The article highlights three S&P 500 Dividend Kings with yields above the index average: AbbVie at 3.3%, Procter & Gamble at 2.9%, and Coca-Cola at 2.7%. It argues AbbVie has manageable Skyrizi competition despite a 7% YTD share decline, while Procter & Gamble and Coca-Cola are presented as durable cash generators with strong dividend histories, including Coca-Cola’s 64th straight annual increase and a 4% quarterly payout hike to $0.51 per share. Overall, this is a bullish dividend-focused analysis rather than a catalyst-driven market event.

Analysis

The common setup across ABBV, PG, and KO is not just yield; it is duration mismatch between cash-flow visibility and market obsession with short-duration growth. In a higher-for-longer rate regime, these names become de facto bond substitutes, but the equity risk premium is being paid for by slower operating growth and, in ABBV’s case, patent/competition risk that can re-rate quickly if sentiment turns. The key second-order effect is that capital migrating into these franchises can keep valuation support intact even if earnings revisions are flat, because their payout cadence attracts systematic income demand. ABBV is the only one with a meaningful binary overhang, and that matters because the market is likely underestimating how fast biosimilar/competitive narratives can compress multiple before actual unit erosion shows up. The real risk is not immediate revenue collapse but a gradual de-rating as investors start discounting the next few years of immunology exclusivity; that creates a window where the stock can lag even if fundamentals remain solid. Against that, the pipeline and diversified cash engine make the downside less about business impairment and more about multiple compression, which is tradeable. PG and KO are different: they are not cheap, but they have unusually strong pass-through power in a soft consumer environment.
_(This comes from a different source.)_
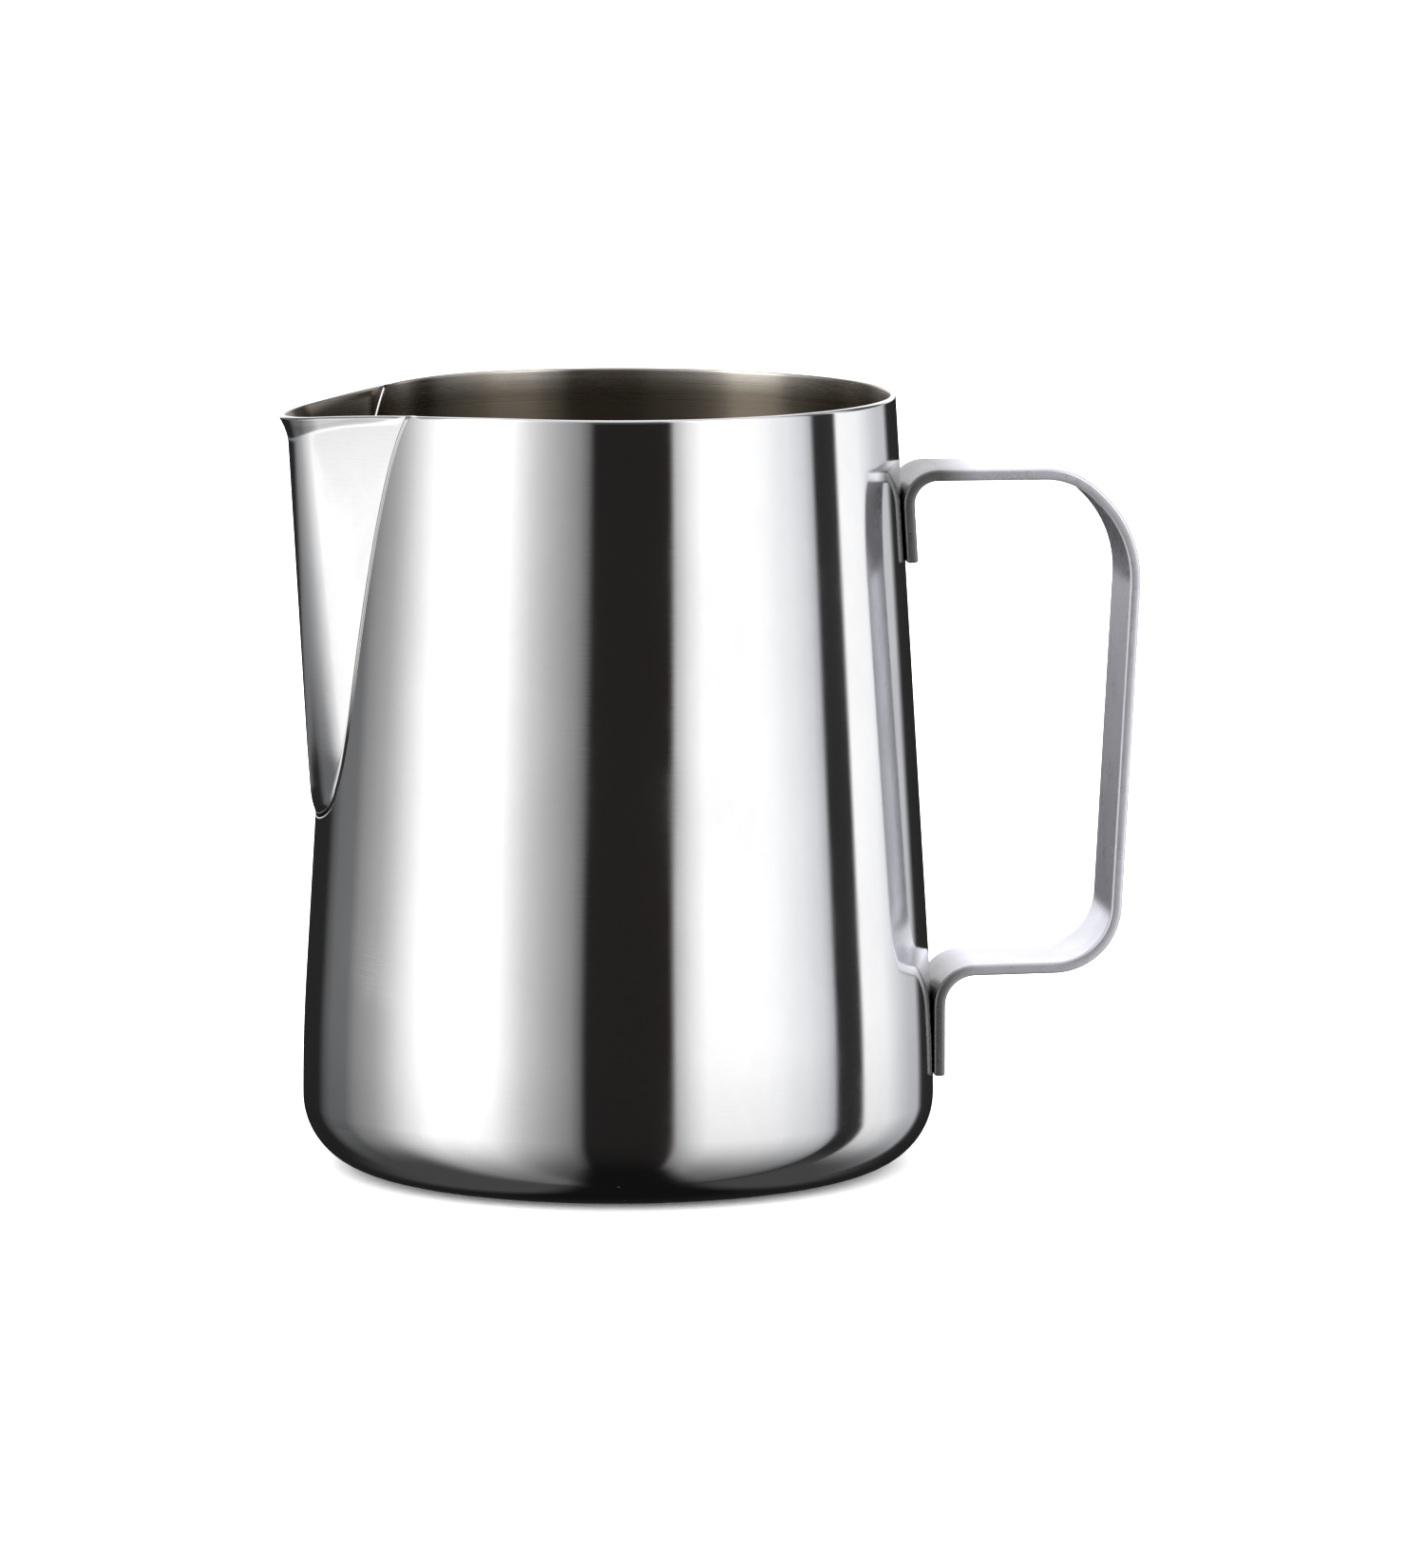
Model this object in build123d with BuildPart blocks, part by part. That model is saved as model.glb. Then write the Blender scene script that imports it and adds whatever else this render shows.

If input costs or FX become noisy, their ability to reprice low-ticket, habitual purchases gives them more margin resilience than the market often credits, while competitors with weaker brands will be forced to absorb more of the shock. The contrarian miss is that these are not purely defensive names; they are selective inflation beneficiaries, especially if category volume holds and pricing stays disciplined for another 2-3 quarters.